What is insanely difficult is knowing what to do with this anger that society doesn't understand.  Hence, the guilt.  Well, why should I feel angry? I should be so grateful! That person didn't deserve to be snapped at!  I shouldn't have gotten upset over that little thing!  But inside, the electrifying currents are almost uncontrollable and, speaking for myself, I really just want to scream at most everyone I see in sheer rage for the horrible unfairness of my husband being "taken from me", being forced into single parenthood and widowhood, for being forced out of one life and into another...

This is why, I am quite certain, widows often flee to foreign countries, pick up and take off, travel the globe, sometimes even leaving children behind.  They need to escape friends and family, any kind of close members of society... Because the electric currents are flowing and there is no release.  If we try to have a casual conversation, we'll hurt the ones we love.  We feel angry at others for both real and non-real reasons, and no one understands.  But the intensity builds, rage is uncontrollable, and the guilt is devastating.  So often, we end up doing something extreme.

Be warned, dear friends and family.  The electric currents are flowing.  Please keep you distance. :)

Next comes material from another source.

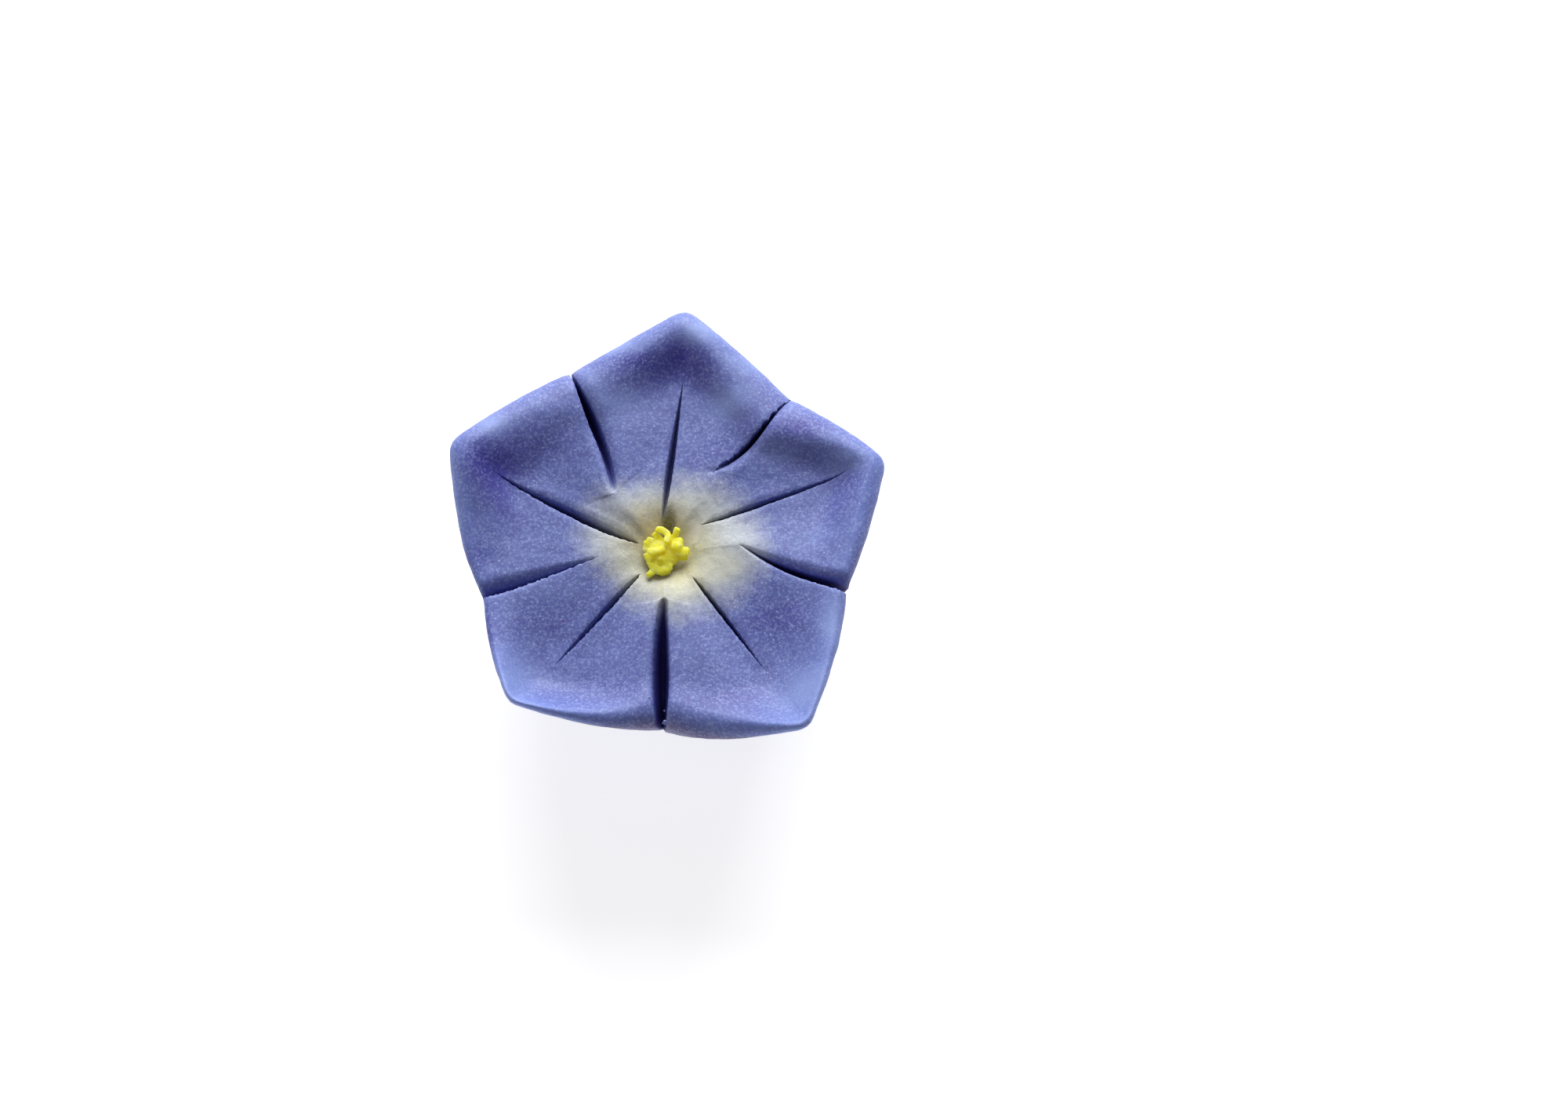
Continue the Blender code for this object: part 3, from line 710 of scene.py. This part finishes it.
def shape_dough(relief):
    """The flower's grid of points, columns by rings, and the values that its colours follow, among them
    the masks of painted shade, painted light and a painted highlight.
    """
    columns = dough_columns()
    cuts = [make_cut(number) for number in range(len(LINES))]
    widths = np.array([cut.half_width for cut in cuts])
    plunges = np.array([cut.plunge for cut in cuts])
    openings = np.array([cut.opening for cut in cuts])
    before, after = columns.sector, (columns.sector + 1) % len(LINES)
    full_turn = np.where(after == 0, FULL_TURN, 0.0)[:, None]

    rim_lines = np.array([math.radians(line.rim_angle) for line in LINES])
    first, second = rim_lines[before][:, None], rim_lines[after][:, None] + full_turn
    half = spread_angle(widths[:, TOP_RINGS : TOP_RINGS + 1], LINES[0].stop)
    rim_angle = between_lines(columns, first, second, half[before], half[after])[:, 0]
    outer = rim_reach(rim_angle)
    sector, tipness = between_corners(rim_angle)
    form = between_forms(sector, tipness)
    reach, height = dough_profile(outer, form)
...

*How to go on living when someone you love dies, by Therese A. Rando, Ph.D.

1 comment:

  1. Scream and yell away Natasha! I once snapped at a classmate because she was talking about how her mom was annoying her...I yelled at her in the library saying at least you still have a mom. This is normal and allowed. You are so amazingly brave and strong even though you may be unaware of that. I'm praying daily for you and the girls. Be blessed daughter of the most high God!